■ To be done:
Repeat exactly what appears from the opening line of the listing to the line with "return node(name, feature)", inclusive.
-------------------------
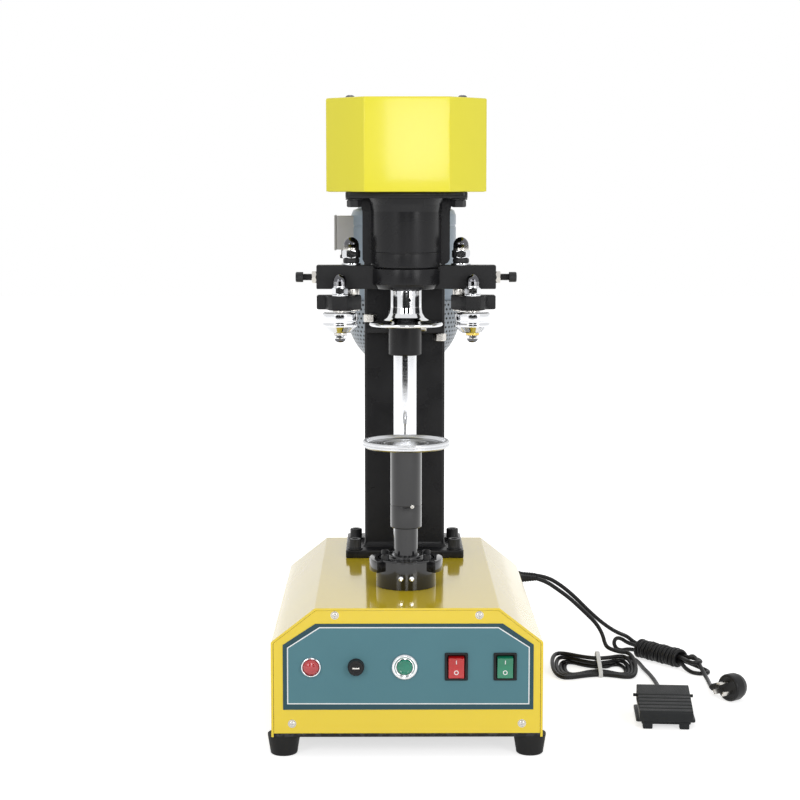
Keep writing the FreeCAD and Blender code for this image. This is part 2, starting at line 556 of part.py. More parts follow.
# ---- cords ----
# Straight runs joined by tangent arcs; arc radius = 0.45 x shorter run / tan(half the turn).
def cord_tube(name, routes):
    radius = D["cordRadius"]
    solids = []
    for route in routes:
        points = [V(*p) for p in route]
        edges = []
        start = points[0]
        radii = []
        for before, here, after in zip(points, points[1:], points[2:]):
            back = (before - here).normalize()
            ahead = (after - here).normalize()
            turn = math.pi - back.getAngle(ahead)
            reach = 0.45 * min(before.distanceToPoint(here), here.distanceToPoint(after))
            arc_radius = reach / math.tan(turn / 2)
            first = here + back * reach
            last = here + ahead * reach
            middle_way = (back + ahead).normalize()
            hub = arc_radius / math.cos(turn / 2)
            middle = here + middle_way * (hub - arc_radius)
            edges.append(Part.LineSegment(start, first).toShape())
            edges.append(Part.Arc(first, middle, last).toShape())
            radii.append(round(arc_radius, 1))
            start = last
        edges.append(Part.LineSegment(start, points[-1]).toShape())
        wire = Part.Wire(edges)
        ring = Part.Wire([Part.Circle(points[0], points[1] - points[0], radius).toShape()])
        solid = wire.makePipeShell([ring], True, False)
        length = wire.Length
        expected = length * math.pi * radius * radius
        print("%s length %.1f volume %.0f of %.0f bend radii %s" % (name, length, solid.Volume, expected, radii))
        solids.append(solid)
    feature = doc.addObject("Part::Feature", name)
    feature.Shape = Part.makeCompound(solids) if len(solids) > 1 else solids[0]
    return node(name, feature)


mainsRoute = [(172, 268, 123), (187, 273, 120), (206, 283, 107.5), (226, 293, 89.5), (245, 302, 69),
              (263, 309, 51.5), (284, 317, 36), (306, 327, 20)]
tailRoute = [(370, 252, 12), (380, 232, 7.5), (385, 208, 4), (385.5, 170, 3.6), (382, 136, 8.5)]
pedalRoute = [(172, 256, 121.5), (185, 259, 117), (201, 266, 105), (218, 273, 91.5), (233, 280, 76.5),
              (247, 286, 62.5), (258, 290, 51), (264.5, 289, 37.5), (265, 284, 24), (266, 267, 12)]
pedalTail = [(308, 246, 10), (315, 222, 6.5), (318.5, 190, 4), (319, 150, 3.6), (316, 110, 4.4), (309.6, 66.3, 9)]
cord_tube("mains_cord", [mainsRoute, tailRoute])
cord_tube("pedal_cord", [pedalRoute, pedalTail])
reliefs = []
for y, z in reliefSpots:
    reliefs.append(turned("relief", [(0, -6), (5.9, -6), (5.9, -2.5), (5, -2.5), (5, 0), (5.9, 0), (5.9, 2), (5.2, 2.6),
                                     (3.4, 22), (0, 22)], ("baseHalf", y, z), "x"))
node("cord_reliefs", group("cord_reliefs", reliefs))

bundleProfile = [(0, 0), (7, 0), (11, 8), (13, 24), (13, 98), (11.5, 114), (7, 124), (0, 124)]
bundle = turned("mains_bundle", bundleProfile)
bundle.Placement = FreeCAD.Placement(V(302, 337, 13.2), Rot(V(0, 0, 1), V(77, -97, 0)))
node("mains_bundle", bundle)

lobes = [cyl("hank_lobe", 32, 24, (218, y, 0.4)) for y in (219, 262)]
lobes += [cyl("hank_lobe", 28, 22, (284, y, 0.4)) for y in (222, 254)]
lobes.append(box("hank_fill", (64, 43, 24), (186, 219, 0.4)))
lobes.append(box("hank_fill", (56, 32, 22), (256, 222, 0.4)))
lobes.append(box("hank_waist", (50, 52, 19), (230, 214, 1.6)))
hank = fuse("hank_plain", lobes)
gapCut = cut("hank_gap", box("hank_gap_outer", (7, 140, 40), (249.5, 170, -5)), [box("hank_gap_inner", (20, 52, 19), (243, 214, 1.6))])
node("pedal_hank", cut("pedal_hank", hank, [gapCut]))
band = box("tie_outer", (5, 54.6, 21.6), (250.5, 212.7, 0.3))
node("hank_tie", cut("hank_tie", band, [box("tie_inner", (9, 52, 19), (248, 214, 1.6))]))

# Plug: round side-entry body, face towards the pins.
facing = V(-0.8, -0.6, 0)
plugCenter = V(404, 106, 17.2)
plugTurn = Rot(V(0, 0, 1), facing)
body = turned("plug_round", [(0, -14), (8, -14), (15, -8), (17, -2), (17, 9), (16, 11), (0, 11)])
body.Placement = FreeCAD.Placement(plugCenter, plugTurn)
entry = turned("plug_entry", [(0, 0), (6.5, 0), (6.5, 10), (3.6, 25), (0, 25)])
entryWay = (V(382, 136, 8.5) - plugCenter).normalize()
entry.Placement = FreeCAD.Placement(V(382, 136, 8.5) - entryWay * 25, Rot(V(0, 0, 1), entryWay))
node("mains_plug", fuse("mains_plug", [body, entry]))
blades = []
for angle in (90, 210, 330):
    blade = box("plug_blade", (1.8, 6.4, 17), (0, 0, 0))
    radial = FreeCAD.Placement(V(0, 0, 0), Rot(V(0, 0, 1), angle))
    offset = FreeCAD.Placement(V(7, -3.2, 11), Rot())
    blade.Placement = FreeCAD.Placement(plugCenter, plugTurn).multiply(radial).multiply(offset)
    blades.append(blade)
node("plug_blades", group("plug_blades", blades))

# ---- foot pedal ----
pedalPlace = FreeCAD.Placement(V(302.5, -22, 0), Rot(V(0, 0, 1), -4.6))
pieces = [box("pedal_floor", (57, 74, 4.5), (-28.5, 4, 6)), box("pedal_flange", (69, 62, 4.5), (-34.5, 11, 6)),
          box("pedal_switch", (36, 30, 7), (-18, 20, 10))]
for x in (-27, 15.5):
    for y in (4, 64):
        pieces.append(box("pedal_foot", (11.5, 12, 6.5), (x, y, 0)))
for x in (-28, 23):
    pieces.append(box("pedal_lug", (5, 12, 18), (x, 59, 10)))
pieces.append(cyl("pedal_pin", 2, 71, (-35.5, 65, 24), "x"))
pieces.append(cyl("pedal_inlet", 4.2, 12, (0, 76.5, 9), "y"))
pedalBase = fuse("pedal_base", pieces)
pedalBase.Placement = pedalPlace
node("pedal_base", pedalBase)
wedge = prism("treadle_wedge", [[(0, 10), (2.5, 10), (3.2, 15.8), (78, 14), (78, 34), (2, 22.5), (0, 21)]], -31, 62, "yz")
belly = prism("treadle_room", [[(2.5, 5), (75.5, 5), (75.5, 31), (2.5, 20)]], -28.5, 57, "yz")
tools = [belly, cyl("treadle_bore", 2.06, 80, (-40, 65, 24), "x"), box("treadle_gap", (12, 6, 12), (-6, 74, 6))]
treadle = cut("pedal_treadle", wedge, tools)
treadle.Placement = pedalPlace
node("pedal_treadle", treadle)

# ---- checks and export ----
doc.recompute()
bad = []
for obj in doc.Objects:
    if "Invalid" in obj.State or "Error" in obj.State:
        bad.append(obj.Name)
for name, obj in nodes.items():
    if obj.Shape.isNull() or not obj.Shape.isValid() or obj.Shape.Volume <= 0:
        bad.append("shape " + name)
if bad:
    raise RuntimeError("not valid: " + ", ".join(bad))
os.makedirs("parts", exist_ok=True)
for name, obj in nodes.items():
    obj.Shape.exportStep("parts/%s.step" % name)
    b = obj.Shape.BoundBox
    print("%-18s %9.0f mm3 x %.1f..%.1f y %.1f..%.1f z %.1f..%.1f solids %d"
          % (name, obj.Shape.Volume, b.XMin, b.XMax, b.YMin, b.YMax, b.ZMin, b.ZMax, len(obj.Shape.Solids)))
print("nodes", len(nodes))
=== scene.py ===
import bmesh
import bpy
import math
import numpy as np
from mathutils import Matrix, Vector


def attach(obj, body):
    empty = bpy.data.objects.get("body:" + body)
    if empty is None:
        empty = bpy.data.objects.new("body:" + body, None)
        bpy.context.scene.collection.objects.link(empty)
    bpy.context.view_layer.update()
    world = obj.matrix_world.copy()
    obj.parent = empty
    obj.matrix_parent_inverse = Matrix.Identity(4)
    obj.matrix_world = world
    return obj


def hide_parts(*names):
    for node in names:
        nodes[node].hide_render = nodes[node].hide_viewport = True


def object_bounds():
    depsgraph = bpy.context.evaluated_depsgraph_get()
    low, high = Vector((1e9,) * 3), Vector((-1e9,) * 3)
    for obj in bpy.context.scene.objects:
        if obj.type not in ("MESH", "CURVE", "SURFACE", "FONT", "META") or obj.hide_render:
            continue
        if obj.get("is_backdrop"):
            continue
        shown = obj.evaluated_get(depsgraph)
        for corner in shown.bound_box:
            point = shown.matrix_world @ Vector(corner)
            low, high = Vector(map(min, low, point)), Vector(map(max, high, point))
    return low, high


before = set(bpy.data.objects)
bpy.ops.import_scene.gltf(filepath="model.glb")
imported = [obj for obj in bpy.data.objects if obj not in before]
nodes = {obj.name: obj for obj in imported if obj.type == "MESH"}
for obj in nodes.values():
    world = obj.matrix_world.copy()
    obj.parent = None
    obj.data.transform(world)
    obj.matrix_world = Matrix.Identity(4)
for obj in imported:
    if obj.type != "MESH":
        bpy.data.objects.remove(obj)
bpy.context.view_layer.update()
mm = 0.001
print("frame loaded:", len(nodes), "nodes")


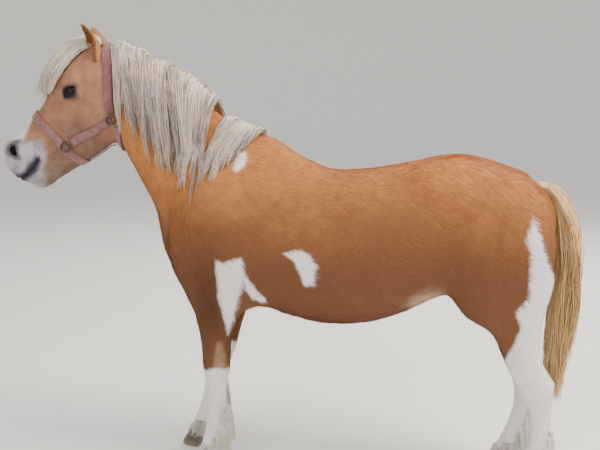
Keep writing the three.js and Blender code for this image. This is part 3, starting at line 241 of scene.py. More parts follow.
class Stations:
    """A table whose columns are read smoothly between its rows."""

    def __init__(self, rows: Iterable[Iterable[float]]) -> None:
        """Keeps the rows and the slopes at them."""
        self.rows = np.array(rows, float)
        count = len(self.rows)
        before = np.maximum(np.arange(count) - 1, 0)
        after = np.minimum(np.arange(count) + 1, count - 1)
        rise = self.rows[after] - self.rows[before]
        self.slopes = rise / rise[:, :1]

    def __call__(self, s: Numbers) -> Numbers:
        """Reads every column at each distance s.

        Args:
            s: distances, one for each row of the result.

        Returns:
            The columns after the first, as rows.
        """
        key = self.rows[:, 0]
        at = np.clip(s, key[0], key[-1])
        i = np.searchsorted(key[1:-1], at, side="left")
        span = key[i + 1] - key[i]
        t = (at - key[i]) / span
        t2, t3 = t * t, t * t * t
        low, high = self.rows[i, 1:], self.rows[i + 1, 1:]
        a, b = self.slopes[i, 1:], self.slopes[i + 1, 1:]
        weights = [2 * t3 - 3 * t2 + 1, (t3 - 2 * t2 + t) * span, 3 * t2 - 2 * t3, (t3 - t2) * span]
        return sum(w[:, None] * v for w, v in zip(weights, (low, a, high, b)))


def measured(distance: Numbers, share: Numbers, least: Numbers) -> Numbers:
    """About the distance to a surface, from the distance to its middle and the share of the way."""
    safe = np.maximum(share, 1e-4)
    return np.where(share > 1e-4, distance - distance / safe, -least)


class Loft:
    """A mass whose sections are eggs set square to a straight axis in the upright plane."""

    def __init__(
        self,
        base: tuple[float, float],
        axis: tuple[float, float],
        rows: Iterable[Iterable[float]],
        middle: Callable[[Numbers], Numbers] = lambda s: 0.0,
        slide: Callable[[Numbers], Numbers] = lambda s: 0.0,
    ) -> None:
        """Keeps the axis, its sections and how the sections shift along it."""
        self.base, self.axis, self.at = base, axis, Stations(rows)
        self.first, self.last = self.at.rows[0, 0], self.at.rows[-1, 0]
        turned = (axis[1], -axis[0]) if axis[0] < 0 or axis[1] < 0 else (-axis[1], axis[0])
        self.normal = (1.0, 0.0) if axis[0] == 0 else turned
        self.middle, self.slide = middle, slide

    def __call__(self, p: Points) -> Numbers:
        """About the distance from each point to the mass, negative inside."""
        dx, dz = p[:, 0] - self.base[0], p[:, 2] - self.base[1]
        s = dx * self.axis[0] + dz * self.axis[1]
        low, high, half, egg, square = self.at(s).T
        v = dx * self.normal[0] + dz * self.normal[1] - self.slide(s)
        centre, reach = (low + high) / 2, np.maximum((high - low) / 2, 1)
        q = (v - centre) / reach
        side = p[:, 1] - self.middle(s)
        wide = half * (1 - egg * np.clip(q, -1, 1))
        r = (np.abs(q) ** square + np.abs(side / wide) ** square) ** (1 / square)
        radial = measured(np.hypot(v - centre, side), r, np.minimum(reach, wide))
        past = np.maximum(self.first - s, s - self.last)
        return np.where(past > 0, np.hypot(np.maximum(radial, 0), past), np.maximum(radial, past))


class Ellipsoid:
    """A mass turned in the upright plane by an angle from +X towards +Z."""

    def __init__(self, centre: Iterable[float], radii: Iterable[float], turn: float = 0.0) -> None:
        """Keeps the middle, the three radii and the turn."""
        self.centre, self.radii = np.array(centre, float), np.array(radii, float)
        self.cos, self.sin = math.cos(turn), math.sin(turn)

    def __call__(self, p: Points) -> Numbers:
        """About the distance from each point to the mass, negative inside."""
        d = p - self.centre
        u = (d[:, 0] * self.cos + d[:, 2] * self.sin) / self.radii[0]
        v = d[:, 1] / self.radii[1]
        w = (d[:, 2] * self.cos - d[:, 0] * self.sin) / self.radii[2]
        share = np.sqrt(u * u + v * v + w * w)
        return measured(np.linalg.norm(d, axis=1), share, self.radii.min())


def join(a: Numbers, b: Numbers, k: float) -> Numbers:
    """Smooth union over a blending radius."""
    h = np.maximum(k - np.abs(a - b), 0) / k
    return np.minimum(a, b) - h * h * k / 4


@dataclass
class Leg:
    """One leg: its table, the side it stands on and how its foot is set."""

    name: str
    rows: tuple
    side: int
    foot_y: float
    step: float
    hip_z: float
    hoof_x: float

    def __post_init__(self) -> None:
        """Makes the leg's mass."""
        self.fore = self.rows is FORE_LEG
        self.mass = Loft((0, 0), (0, 1), self.rows, self.middle, self.slide)

    def middle(self, z: Numbers) -> Numbers:
        """Where the leg's middle lies from side to side at a height."""
        return self.side * mix(self.foot_y, HIP_Y, smooth(z / self.hip_z))

    def slide(self, z: Numbers) -> Numbers:
        """How far the leg has slid along the body at a height."""
        return self.step * (1 - smooth(z / self.hip_z))

    def near(self, p: Points) -> Numbers:
        """Which points may touch this leg."""
        ahead = (p[:, 0] < -170) if self.fore else (p[:, 0] > 120)
        return ahead & (p[:, 1] * self.side > -110)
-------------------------
■ Complete answer:
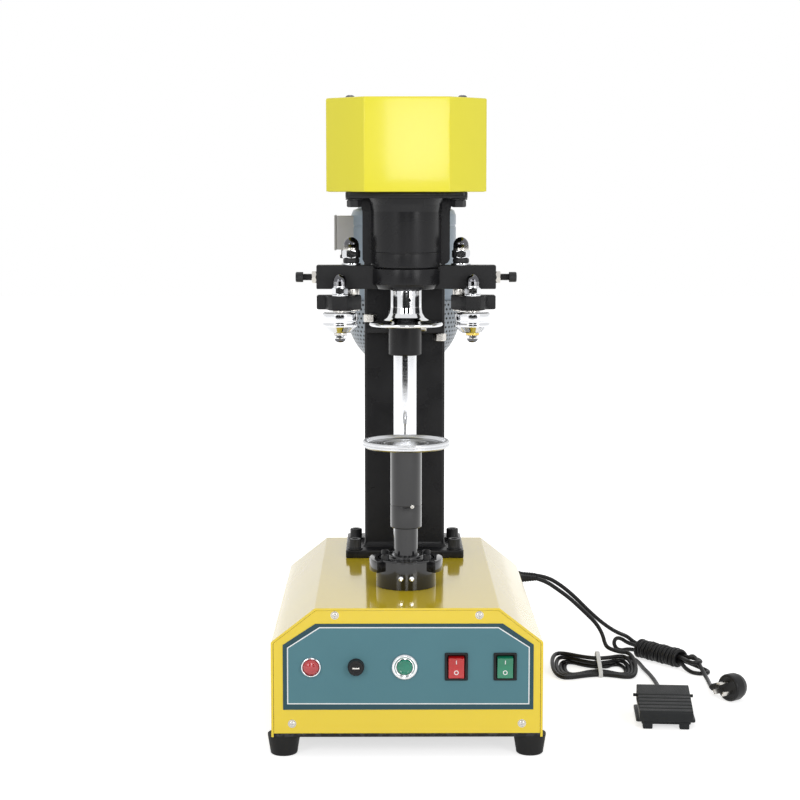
Keep writing the FreeCAD and Blender code for this image. This is part 2, starting at line 556 of part.py. More parts follow.
# ---- cords ----
# Straight runs joined by tangent arcs; arc radius = 0.45 x shorter run / tan(half the turn).
def cord_tube(name, routes):
    radius = D["cordRadius"]
    solids = []
    for route in routes:
        points = [V(*p) for p in route]
        edges = []
        start = points[0]
        radii = []
        for before, here, after in zip(points, points[1:], points[2:]):
            back = (before - here).normalize()
            ahead = (after - here).normalize()
            turn = math.pi - back.getAngle(ahead)
            reach = 0.45 * min(before.distanceToPoint(here), here.distanceToPoint(after))
            arc_radius = reach / math.tan(turn / 2)
            first = here + back * reach
            last = here + ahead * reach
            middle_way = (back + ahead).normalize()
            hub = arc_radius / math.cos(turn / 2)
            middle = here + middle_way * (hub - arc_radius)
            edges.append(Part.LineSegment(start, first).toShape())
            edges.append(Part.Arc(first, middle, last).toShape())
            radii.append(round(arc_radius, 1))
            start = last
        edges.append(Part.LineSegment(start, points[-1]).toShape())
        wire = Part.Wire(edges)
        ring = Part.Wire([Part.Circle(points[0], points[1] - points[0], radius).toShape()])
        solid = wire.makePipeShell([ring], True, False)
        length = wire.Length
        expected = length * math.pi * radius * radius
        print("%s length %.1f volume %.0f of %.0f bend radii %s" % (name, length, solid.Volume, expected, radii))
        solids.append(solid)
    feature = doc.addObject("Part::Feature", name)
    feature.Shape = Part.makeCompound(solids) if len(solids) > 1 else solids[0]
    return node(name, feature)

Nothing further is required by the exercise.